#### PROMPT
The first line to copy is the one with "on the ground"; the last is the one with "in imported if". Copy each line in that range exactly, leaving out all others.

>> Start

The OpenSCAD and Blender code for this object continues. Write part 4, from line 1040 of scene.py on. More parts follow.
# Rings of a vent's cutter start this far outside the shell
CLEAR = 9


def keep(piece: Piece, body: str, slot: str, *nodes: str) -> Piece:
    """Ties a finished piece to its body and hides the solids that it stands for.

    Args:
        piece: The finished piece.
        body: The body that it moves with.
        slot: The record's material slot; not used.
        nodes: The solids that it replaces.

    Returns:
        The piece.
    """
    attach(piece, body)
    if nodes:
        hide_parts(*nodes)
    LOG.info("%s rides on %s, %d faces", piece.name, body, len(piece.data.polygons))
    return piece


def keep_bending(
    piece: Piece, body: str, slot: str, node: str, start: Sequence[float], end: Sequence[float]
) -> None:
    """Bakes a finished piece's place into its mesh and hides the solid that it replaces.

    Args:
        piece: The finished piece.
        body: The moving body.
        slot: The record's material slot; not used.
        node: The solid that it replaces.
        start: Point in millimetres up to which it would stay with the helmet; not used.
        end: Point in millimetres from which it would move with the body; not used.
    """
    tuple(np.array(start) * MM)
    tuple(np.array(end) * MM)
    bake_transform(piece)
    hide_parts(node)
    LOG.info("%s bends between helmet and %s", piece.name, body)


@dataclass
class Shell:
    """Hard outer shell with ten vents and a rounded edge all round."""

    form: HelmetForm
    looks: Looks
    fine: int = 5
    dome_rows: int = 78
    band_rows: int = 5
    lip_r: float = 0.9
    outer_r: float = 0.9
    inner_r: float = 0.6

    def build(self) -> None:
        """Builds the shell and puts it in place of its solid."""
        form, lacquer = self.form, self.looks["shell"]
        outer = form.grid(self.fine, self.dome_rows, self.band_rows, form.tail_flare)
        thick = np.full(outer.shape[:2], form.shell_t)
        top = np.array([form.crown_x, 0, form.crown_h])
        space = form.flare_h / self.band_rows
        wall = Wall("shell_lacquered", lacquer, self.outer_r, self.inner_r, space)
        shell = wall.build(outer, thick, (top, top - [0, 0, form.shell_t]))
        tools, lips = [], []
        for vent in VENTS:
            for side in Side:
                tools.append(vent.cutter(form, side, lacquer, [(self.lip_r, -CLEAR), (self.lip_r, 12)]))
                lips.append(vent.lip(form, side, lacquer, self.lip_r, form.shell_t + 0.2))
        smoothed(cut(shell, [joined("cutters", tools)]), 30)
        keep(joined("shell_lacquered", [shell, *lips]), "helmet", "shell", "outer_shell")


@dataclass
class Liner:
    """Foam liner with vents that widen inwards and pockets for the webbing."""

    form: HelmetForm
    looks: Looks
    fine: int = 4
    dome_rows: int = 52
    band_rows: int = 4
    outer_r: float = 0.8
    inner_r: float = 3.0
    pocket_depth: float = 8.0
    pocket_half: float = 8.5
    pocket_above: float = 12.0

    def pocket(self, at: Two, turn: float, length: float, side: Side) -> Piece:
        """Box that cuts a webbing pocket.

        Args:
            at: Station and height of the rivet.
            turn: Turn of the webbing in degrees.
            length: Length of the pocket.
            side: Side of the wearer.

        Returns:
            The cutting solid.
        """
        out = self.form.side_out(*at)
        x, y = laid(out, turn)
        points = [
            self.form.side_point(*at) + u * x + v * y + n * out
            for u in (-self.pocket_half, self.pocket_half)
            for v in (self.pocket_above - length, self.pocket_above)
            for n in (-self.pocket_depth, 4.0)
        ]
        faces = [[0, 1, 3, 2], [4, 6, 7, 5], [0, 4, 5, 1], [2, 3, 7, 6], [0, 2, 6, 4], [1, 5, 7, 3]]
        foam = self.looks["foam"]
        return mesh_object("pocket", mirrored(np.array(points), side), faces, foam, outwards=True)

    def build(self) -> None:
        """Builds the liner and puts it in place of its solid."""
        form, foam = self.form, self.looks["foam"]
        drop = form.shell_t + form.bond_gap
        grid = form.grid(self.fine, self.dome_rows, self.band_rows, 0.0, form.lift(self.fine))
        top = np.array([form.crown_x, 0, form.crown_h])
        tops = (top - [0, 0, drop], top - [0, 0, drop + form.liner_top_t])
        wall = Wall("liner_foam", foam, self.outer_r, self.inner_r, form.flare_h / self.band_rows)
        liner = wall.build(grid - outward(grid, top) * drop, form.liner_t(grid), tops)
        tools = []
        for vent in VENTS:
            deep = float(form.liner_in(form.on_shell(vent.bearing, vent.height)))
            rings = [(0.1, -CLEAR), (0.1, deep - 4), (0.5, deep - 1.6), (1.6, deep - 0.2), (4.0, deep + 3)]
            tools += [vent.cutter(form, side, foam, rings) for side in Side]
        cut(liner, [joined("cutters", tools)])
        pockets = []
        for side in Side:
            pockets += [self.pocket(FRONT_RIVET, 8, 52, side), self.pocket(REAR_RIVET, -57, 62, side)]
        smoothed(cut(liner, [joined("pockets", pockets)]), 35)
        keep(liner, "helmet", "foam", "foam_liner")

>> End
>> Start

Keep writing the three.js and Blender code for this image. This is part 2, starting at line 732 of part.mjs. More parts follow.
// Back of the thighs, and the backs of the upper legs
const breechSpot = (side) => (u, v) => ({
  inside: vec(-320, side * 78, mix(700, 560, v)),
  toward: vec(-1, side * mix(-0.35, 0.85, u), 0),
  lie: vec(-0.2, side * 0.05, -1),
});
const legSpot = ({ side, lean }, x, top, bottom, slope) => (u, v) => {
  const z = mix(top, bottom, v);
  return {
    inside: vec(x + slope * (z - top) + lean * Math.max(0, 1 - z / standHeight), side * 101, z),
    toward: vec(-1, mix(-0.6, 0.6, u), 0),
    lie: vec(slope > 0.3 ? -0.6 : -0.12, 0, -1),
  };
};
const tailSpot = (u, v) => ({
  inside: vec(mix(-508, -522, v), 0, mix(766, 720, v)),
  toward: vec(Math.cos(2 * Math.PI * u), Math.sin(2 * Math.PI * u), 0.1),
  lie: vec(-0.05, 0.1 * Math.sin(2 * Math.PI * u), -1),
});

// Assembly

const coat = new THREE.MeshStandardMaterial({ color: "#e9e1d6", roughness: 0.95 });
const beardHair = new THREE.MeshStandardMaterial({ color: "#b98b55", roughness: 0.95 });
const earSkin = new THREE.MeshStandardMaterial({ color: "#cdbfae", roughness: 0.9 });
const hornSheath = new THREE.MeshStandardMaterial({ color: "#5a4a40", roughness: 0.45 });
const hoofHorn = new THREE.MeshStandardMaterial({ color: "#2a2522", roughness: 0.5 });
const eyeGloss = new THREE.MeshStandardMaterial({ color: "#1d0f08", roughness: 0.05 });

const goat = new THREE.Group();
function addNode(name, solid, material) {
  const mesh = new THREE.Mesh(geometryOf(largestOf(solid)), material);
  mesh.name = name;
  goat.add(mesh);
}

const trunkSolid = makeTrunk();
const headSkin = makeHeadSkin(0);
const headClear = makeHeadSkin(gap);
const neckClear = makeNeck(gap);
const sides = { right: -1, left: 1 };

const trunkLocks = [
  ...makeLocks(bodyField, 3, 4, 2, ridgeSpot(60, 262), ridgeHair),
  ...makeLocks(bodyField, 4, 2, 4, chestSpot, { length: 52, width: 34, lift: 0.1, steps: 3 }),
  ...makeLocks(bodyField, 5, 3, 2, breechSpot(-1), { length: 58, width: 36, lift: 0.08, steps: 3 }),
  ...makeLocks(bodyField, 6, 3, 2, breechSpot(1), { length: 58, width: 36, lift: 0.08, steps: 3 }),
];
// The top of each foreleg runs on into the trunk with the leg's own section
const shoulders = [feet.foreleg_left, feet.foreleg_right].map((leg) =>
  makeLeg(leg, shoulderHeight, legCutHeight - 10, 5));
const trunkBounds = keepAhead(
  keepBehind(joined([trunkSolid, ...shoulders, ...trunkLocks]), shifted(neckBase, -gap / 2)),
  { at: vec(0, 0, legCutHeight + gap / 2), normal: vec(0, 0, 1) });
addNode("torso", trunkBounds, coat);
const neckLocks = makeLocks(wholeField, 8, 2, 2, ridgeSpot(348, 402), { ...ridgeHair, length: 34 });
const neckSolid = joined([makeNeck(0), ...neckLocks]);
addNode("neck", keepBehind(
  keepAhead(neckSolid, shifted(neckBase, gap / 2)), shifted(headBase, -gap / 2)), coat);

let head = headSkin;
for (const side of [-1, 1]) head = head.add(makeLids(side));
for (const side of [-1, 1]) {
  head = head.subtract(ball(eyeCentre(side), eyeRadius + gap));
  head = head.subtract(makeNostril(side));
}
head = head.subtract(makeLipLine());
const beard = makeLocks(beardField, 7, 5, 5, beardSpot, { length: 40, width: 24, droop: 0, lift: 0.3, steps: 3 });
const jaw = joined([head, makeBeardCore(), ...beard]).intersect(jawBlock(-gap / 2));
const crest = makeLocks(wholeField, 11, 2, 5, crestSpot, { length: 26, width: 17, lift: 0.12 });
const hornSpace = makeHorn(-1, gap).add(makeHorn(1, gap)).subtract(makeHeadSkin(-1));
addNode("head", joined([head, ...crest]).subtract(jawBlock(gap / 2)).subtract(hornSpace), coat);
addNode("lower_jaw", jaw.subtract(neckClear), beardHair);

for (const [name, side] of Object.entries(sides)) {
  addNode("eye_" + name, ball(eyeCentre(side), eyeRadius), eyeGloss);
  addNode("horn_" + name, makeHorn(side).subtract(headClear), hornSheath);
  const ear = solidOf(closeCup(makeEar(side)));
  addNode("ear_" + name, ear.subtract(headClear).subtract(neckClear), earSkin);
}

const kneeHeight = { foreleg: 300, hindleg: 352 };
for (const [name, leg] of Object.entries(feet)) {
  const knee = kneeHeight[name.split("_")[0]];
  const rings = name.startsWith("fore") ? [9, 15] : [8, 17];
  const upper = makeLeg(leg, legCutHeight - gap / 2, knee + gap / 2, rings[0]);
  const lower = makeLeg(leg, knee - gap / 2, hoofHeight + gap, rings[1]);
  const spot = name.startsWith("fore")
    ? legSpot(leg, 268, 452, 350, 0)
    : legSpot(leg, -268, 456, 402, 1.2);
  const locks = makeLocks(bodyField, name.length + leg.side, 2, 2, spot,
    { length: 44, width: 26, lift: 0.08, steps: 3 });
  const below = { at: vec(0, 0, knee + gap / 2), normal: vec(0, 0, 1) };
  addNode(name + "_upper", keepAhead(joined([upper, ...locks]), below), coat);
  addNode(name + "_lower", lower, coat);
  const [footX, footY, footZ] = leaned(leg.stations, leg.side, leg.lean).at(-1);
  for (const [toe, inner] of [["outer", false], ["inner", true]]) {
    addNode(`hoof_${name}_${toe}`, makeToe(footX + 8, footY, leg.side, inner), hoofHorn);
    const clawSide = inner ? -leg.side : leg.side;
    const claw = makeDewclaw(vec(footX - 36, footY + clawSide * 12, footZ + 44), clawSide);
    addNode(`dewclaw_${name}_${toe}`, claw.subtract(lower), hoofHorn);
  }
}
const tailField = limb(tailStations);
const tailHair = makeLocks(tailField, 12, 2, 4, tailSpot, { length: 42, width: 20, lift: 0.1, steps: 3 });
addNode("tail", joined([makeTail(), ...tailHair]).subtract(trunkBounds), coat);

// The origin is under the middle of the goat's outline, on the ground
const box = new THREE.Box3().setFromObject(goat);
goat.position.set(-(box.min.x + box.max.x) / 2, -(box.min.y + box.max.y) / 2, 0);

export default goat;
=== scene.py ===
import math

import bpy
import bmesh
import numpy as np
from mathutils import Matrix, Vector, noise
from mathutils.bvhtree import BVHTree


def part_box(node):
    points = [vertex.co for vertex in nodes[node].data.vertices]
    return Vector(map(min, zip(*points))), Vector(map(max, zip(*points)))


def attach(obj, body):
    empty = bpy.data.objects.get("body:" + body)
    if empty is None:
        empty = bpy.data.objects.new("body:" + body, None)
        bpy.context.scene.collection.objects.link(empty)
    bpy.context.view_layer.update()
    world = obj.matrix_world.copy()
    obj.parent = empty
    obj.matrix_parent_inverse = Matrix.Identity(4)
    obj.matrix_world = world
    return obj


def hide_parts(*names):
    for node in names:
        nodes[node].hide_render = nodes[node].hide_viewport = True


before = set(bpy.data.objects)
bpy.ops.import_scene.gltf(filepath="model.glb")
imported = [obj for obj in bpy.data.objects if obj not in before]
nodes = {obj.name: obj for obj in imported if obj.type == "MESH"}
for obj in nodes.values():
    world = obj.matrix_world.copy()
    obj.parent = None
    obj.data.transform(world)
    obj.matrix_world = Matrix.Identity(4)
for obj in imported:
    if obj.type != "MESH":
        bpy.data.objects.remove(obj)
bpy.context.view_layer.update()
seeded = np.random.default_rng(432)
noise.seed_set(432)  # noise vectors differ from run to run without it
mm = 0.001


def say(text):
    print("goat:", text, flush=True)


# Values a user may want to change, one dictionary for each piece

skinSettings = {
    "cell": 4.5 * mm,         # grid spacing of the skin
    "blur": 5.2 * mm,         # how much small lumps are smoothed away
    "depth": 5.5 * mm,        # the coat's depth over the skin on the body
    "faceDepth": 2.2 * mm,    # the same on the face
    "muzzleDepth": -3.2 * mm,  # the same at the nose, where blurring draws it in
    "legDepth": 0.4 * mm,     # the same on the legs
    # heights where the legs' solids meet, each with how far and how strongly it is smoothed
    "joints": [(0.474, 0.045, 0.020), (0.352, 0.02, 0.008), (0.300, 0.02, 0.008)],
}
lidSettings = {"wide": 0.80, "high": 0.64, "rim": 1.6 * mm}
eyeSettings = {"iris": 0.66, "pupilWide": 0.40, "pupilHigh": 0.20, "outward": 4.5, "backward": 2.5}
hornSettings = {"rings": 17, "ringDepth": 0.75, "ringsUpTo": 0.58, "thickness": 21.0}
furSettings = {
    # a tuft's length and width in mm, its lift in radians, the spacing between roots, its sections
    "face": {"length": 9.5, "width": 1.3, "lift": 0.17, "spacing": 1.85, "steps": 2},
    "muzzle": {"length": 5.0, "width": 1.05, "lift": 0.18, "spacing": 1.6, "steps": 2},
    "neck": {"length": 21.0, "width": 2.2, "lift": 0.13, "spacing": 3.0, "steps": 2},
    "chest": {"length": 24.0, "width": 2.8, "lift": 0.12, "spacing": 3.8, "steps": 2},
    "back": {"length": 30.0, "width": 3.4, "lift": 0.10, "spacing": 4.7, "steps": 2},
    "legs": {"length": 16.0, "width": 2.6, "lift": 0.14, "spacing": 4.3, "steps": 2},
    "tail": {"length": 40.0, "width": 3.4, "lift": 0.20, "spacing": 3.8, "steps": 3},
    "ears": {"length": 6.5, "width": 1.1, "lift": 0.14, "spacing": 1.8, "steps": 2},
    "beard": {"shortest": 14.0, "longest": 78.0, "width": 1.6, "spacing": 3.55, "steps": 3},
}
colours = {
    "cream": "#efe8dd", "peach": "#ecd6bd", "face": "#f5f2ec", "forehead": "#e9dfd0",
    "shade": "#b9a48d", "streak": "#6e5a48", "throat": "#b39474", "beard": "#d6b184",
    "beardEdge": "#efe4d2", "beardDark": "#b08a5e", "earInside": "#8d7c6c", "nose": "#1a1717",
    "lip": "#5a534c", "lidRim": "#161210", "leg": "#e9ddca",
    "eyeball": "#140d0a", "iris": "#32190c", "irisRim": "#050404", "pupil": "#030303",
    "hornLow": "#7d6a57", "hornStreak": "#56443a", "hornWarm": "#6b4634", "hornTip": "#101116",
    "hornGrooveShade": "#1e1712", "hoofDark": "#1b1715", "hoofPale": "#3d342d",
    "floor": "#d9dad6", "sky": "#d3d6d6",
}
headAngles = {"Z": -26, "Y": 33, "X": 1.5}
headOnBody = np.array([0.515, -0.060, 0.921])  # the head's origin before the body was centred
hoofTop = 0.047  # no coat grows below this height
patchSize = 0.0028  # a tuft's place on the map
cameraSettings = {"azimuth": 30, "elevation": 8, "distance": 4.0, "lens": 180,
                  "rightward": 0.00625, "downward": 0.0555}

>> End

#### EXERCISE RESULT
// The origin is under the middle of the goat's outline, on the ground
const box = new THREE.Box3().setFromObject(goat);
goat.position.set(-(box.min.x + box.max.x) / 2, -(box.min.y + box.max.y) / 2, 0);

export default goat;
=== scene.py ===
import math

import bpy
import bmesh
import numpy as np
from mathutils import Matrix, Vector, noise
from mathutils.bvhtree import BVHTree


def part_box(node):
    points = [vertex.co for vertex in nodes[node].data.vertices]
    return Vector(map(min, zip(*points))), Vector(map(max, zip(*points)))


def attach(obj, body):
    empty = bpy.data.objects.get("body:" + body)
    if empty is None:
        empty = bpy.data.objects.new("body:" + body, None)
        bpy.context.scene.collection.objects.link(empty)
    bpy.context.view_layer.update()
    world = obj.matrix_world.copy()
    obj.parent = empty
    obj.matrix_parent_inverse = Matrix.Identity(4)
    obj.matrix_world = world
    return obj


def hide_parts(*names):
    for node in names:
        nodes[node].hide_render = nodes[node].hide_viewport = True


before = set(bpy.data.objects)
bpy.ops.import_scene.gltf(filepath="model.glb")
imported = [obj for obj in bpy.data.objects if obj not in before]
nodes = {obj.name: obj for obj in imported if obj.type == "MESH"}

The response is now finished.